Modeling code records:
* * * * *

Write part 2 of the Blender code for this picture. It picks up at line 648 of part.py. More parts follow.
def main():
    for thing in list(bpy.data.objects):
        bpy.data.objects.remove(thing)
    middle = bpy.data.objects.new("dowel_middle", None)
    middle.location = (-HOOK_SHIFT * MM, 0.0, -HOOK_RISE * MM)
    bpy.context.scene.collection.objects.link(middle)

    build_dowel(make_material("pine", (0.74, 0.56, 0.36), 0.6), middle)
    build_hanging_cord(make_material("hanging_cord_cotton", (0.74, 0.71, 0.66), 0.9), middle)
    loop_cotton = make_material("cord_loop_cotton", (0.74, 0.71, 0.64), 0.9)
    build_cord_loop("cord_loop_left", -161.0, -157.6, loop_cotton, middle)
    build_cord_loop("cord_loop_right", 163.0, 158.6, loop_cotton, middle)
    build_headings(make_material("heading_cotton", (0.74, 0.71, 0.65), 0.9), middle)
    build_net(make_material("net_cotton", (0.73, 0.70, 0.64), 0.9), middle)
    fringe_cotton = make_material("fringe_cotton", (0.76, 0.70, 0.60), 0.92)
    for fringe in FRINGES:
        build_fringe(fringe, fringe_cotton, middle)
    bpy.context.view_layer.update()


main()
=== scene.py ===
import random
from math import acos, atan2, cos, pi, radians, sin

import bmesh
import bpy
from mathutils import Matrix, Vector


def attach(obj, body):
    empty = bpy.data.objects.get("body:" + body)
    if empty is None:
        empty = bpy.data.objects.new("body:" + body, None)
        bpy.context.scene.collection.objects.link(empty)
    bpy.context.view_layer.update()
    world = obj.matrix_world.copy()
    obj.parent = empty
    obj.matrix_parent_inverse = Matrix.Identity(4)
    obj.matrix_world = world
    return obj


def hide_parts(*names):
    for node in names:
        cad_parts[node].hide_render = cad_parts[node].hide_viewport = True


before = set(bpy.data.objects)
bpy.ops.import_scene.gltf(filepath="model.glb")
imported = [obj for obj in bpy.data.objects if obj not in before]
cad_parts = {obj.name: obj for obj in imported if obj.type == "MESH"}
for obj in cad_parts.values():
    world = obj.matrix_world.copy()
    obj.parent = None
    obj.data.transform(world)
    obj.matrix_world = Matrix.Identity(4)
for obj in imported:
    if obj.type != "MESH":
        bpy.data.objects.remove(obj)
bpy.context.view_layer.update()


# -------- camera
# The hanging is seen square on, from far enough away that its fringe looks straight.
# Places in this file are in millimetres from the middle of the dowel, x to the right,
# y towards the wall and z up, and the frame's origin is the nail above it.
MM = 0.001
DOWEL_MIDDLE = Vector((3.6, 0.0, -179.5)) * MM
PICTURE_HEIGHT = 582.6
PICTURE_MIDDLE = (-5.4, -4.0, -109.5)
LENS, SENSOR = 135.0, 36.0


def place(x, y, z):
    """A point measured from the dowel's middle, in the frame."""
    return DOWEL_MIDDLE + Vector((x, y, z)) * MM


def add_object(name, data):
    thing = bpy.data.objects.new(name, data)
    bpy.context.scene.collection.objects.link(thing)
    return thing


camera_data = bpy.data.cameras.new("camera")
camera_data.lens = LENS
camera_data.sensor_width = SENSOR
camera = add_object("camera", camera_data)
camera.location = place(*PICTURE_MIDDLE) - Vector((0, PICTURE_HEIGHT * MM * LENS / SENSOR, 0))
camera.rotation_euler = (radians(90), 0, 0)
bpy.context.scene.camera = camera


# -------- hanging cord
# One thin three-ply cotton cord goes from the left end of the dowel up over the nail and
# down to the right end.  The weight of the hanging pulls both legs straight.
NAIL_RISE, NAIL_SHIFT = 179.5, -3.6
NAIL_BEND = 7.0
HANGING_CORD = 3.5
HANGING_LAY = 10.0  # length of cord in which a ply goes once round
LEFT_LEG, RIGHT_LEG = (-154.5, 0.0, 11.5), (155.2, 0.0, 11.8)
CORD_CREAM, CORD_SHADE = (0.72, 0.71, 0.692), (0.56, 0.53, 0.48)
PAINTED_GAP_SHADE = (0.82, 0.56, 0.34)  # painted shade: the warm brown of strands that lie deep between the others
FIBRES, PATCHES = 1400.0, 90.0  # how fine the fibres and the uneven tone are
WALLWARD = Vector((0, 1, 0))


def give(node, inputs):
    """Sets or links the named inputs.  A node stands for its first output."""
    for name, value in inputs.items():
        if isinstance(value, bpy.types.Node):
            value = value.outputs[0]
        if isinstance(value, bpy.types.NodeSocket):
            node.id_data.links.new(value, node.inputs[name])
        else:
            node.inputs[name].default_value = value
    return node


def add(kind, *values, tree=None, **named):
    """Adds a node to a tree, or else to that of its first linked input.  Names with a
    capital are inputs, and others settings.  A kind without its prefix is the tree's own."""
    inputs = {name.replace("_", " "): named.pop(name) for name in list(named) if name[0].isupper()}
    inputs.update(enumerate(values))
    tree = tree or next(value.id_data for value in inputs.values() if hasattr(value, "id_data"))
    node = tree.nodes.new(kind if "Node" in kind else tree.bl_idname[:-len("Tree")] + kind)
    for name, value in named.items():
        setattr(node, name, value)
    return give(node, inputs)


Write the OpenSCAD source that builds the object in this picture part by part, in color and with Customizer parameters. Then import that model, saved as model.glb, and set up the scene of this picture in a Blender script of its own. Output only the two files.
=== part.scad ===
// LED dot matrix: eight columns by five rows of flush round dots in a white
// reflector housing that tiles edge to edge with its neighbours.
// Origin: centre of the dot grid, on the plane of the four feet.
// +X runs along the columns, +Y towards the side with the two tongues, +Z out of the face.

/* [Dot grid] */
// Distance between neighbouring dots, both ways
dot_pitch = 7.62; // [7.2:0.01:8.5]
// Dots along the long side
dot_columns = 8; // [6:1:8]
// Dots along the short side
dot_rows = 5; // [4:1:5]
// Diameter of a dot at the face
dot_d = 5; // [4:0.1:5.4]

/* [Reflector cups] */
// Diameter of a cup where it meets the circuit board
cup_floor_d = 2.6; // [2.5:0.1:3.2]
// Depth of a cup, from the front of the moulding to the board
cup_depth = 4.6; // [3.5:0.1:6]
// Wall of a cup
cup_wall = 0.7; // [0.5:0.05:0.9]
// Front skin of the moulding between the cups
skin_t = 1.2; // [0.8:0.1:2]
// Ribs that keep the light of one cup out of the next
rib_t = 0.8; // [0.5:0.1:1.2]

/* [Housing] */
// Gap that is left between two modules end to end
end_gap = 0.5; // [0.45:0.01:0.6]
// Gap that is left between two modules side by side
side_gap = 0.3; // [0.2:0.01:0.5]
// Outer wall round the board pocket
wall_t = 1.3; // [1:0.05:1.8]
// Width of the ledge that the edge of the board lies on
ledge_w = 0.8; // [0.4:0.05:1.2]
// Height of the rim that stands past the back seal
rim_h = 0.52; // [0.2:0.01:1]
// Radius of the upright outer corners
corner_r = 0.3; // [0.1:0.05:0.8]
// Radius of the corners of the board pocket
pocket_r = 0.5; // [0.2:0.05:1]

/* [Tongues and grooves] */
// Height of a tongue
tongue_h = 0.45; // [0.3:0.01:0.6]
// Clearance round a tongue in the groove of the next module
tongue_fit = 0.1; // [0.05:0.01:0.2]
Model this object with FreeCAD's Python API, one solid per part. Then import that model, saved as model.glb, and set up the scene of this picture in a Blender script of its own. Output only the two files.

* * * * *

**GOAL**
Transcribe, word for word, every line from the line with "0.36), 0.6), middle)" to the line with "for node in", inclusive, and output nothing else.

**RESPONSE**
    build_dowel(make_material("pine", (0.74, 0.56, 0.36), 0.6), middle)
    build_hanging_cord(make_material("hanging_cord_cotton", (0.74, 0.71, 0.66), 0.9), middle)
    loop_cotton = make_material("cord_loop_cotton", (0.74, 0.71, 0.64), 0.9)
    build_cord_loop("cord_loop_left", -161.0, -157.6, loop_cotton, middle)
    build_cord_loop("cord_loop_right", 163.0, 158.6, loop_cotton, middle)
    build_headings(make_material("heading_cotton", (0.74, 0.71, 0.65), 0.9), middle)
    build_net(make_material("net_cotton", (0.73, 0.70, 0.64), 0.9), middle)
    fringe_cotton = make_material("fringe_cotton", (0.76, 0.70, 0.60), 0.92)
    for fringe in FRINGES:
        build_fringe(fringe, fringe_cotton, middle)
    bpy.context.view_layer.update()


main()
=== scene.py ===
import random
from math import acos, atan2, cos, pi, radians, sin

import bmesh
import bpy
from mathutils import Matrix, Vector


def attach(obj, body):
    empty = bpy.data.objects.get("body:" + body)
    if empty is None:
        empty = bpy.data.objects.new("body:" + body, None)
        bpy.context.scene.collection.objects.link(empty)
    bpy.context.view_layer.update()
    world = obj.matrix_world.copy()
    obj.parent = empty
    obj.matrix_parent_inverse = Matrix.Identity(4)
    obj.matrix_world = world
    return obj


def hide_parts(*names):
    for node in names:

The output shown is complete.